الخميس، 22 سبتمبر 2022

NEWS TECHNOLOGIE

(Photo: Misael Moreno/Unsplash)
Five lupus patients who received an experimental cell therapy have officially entered remission, scientists say.

Systemic lupus erythematosus (SLE), an autoimmune disease that ranges from mild to life-threatening, has historically lacked a cure. The disease involves one’s own antibodies attacking bodily tissues, resulting in inflammation and damage to various organs. Although most SLE patients are able to live happy and otherwise healthy lives by mitigating their symptoms, doing so can be tiring and cumbersome. Others experience such significant damage to their internal organs that they endure kidney failure, cardiovascular disease, and other medical phenomena that can result in early death. This range of experiences has understandably caused anxiety for many SLE patients, but a revised cell therapy out of Germany suggests it won’t always be this way.

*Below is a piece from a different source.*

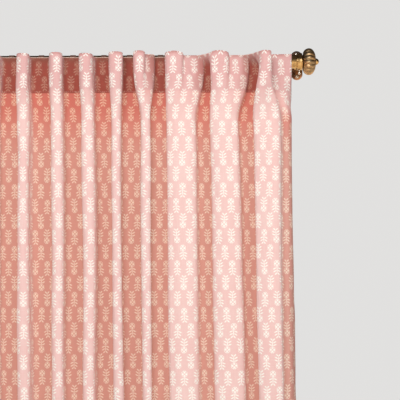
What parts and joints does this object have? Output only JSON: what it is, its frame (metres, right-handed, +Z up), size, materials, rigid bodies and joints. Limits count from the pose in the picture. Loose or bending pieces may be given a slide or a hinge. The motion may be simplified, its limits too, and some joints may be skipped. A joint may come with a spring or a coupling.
{
  "type": "window curtain on a curtain rod",
  "caption": "Long printed cotton curtain panel gathered in uneven folds by hidden back tabs on a brass curtain rod with ribbed round finials and two wall brackets.",
  "frame": {"origin": "centre of the right wall plate's back face, on the wall", "axes": "+X along the rod to the right, +Y into the wall, +Z up"},
  "size_m": [0.7724, 0.1215, 2.158],
  "materials": {
    "cotton": "semi-sheer plain weave with slubs, printed with small cream leaf sprigs",
    "tape": "brown twill tape",
    "brass": "antique, satin",
    "dark_brass": "antique, darkened",
    "screw_steel": "worn plating"
  },
  "bodies": {
    "root": {"curtain_panel": "cotton", "tab_01": "tape", "tab_02": "tape", "tab_03": "tape", "tab_04": "tape", "tab_05": "tape", "tab_06": "tape", "tab_07": "tape", "tab_08": "tape", "tab_09": "tape", "tab_10": "tape", "tab_11": "tape", "rod": "brass", "wall_plate_right": "dark_brass", "bracket_arm_right": "brass", "wall_screw_upper_right": "screw_steel", "wall_screw_lower_right": "screw_steel", "thumb_screw_right": "screw_steel", "finial_collar_right": "dark_brass", "finial_melon_right": "brass", "finial_tip_right": "brass", "wall_plate_left": "dark_brass", "bracket_arm_left": "brass", "wall_screw_upper_left": "screw_steel", "wall_screw_lower_left": "screw_steel", "thumb_screw_left": "screw_steel", "finial_collar_left": "dark_brass", "finial_melon_left": "brass", "finial_tip_left": "brass"}
  },
  "joints": []
}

The treatment, called CAR-T cell therapy, has previously been used to treat cancer but rarely to fight autoimmune diseases. Scientists from Friedrich Alexander University Erlangen-Nuremberg and Universitätsklinikum Erlangen took T cells, a type of white blood cell, from five SLE patients and genetically engineered them to find and kill B cells, which produce antibodies. The engineered T cells successfully killed off each patient’s B cells, thus preventing further autoimmune deterioration.

A healthy human T cell. (Image: NIAID, NIH/Wikimedia Commons)

But B cells are vital to the immune system’s function; without them, bodies wouldn’t be able to fight off viruses and infections. Over a few months, the patients’ bone marrow produced more B cells. These B cells didn’t recognize healthy tissue as a disease risk, meaning they left the patients’ healthy cells alone. The scientists had performed what they now refer to as an “immune reset.”

Their first patient, treated in early 2021, has now been SLE-free for a year and a half. The other four patients have been in remission for six to 12 months. The scientists plan on continuing to monitor their success over a longer period of time, as well as test CAR-T cell therapy on a larger cohort of SLE patients. It could be the case that people with more severe or late-stage SLE won’t find the same success with CAR-T cell therapy as others might. Nonetheless, their experiment offers a bit of promise for many people with an otherwise arduous disease.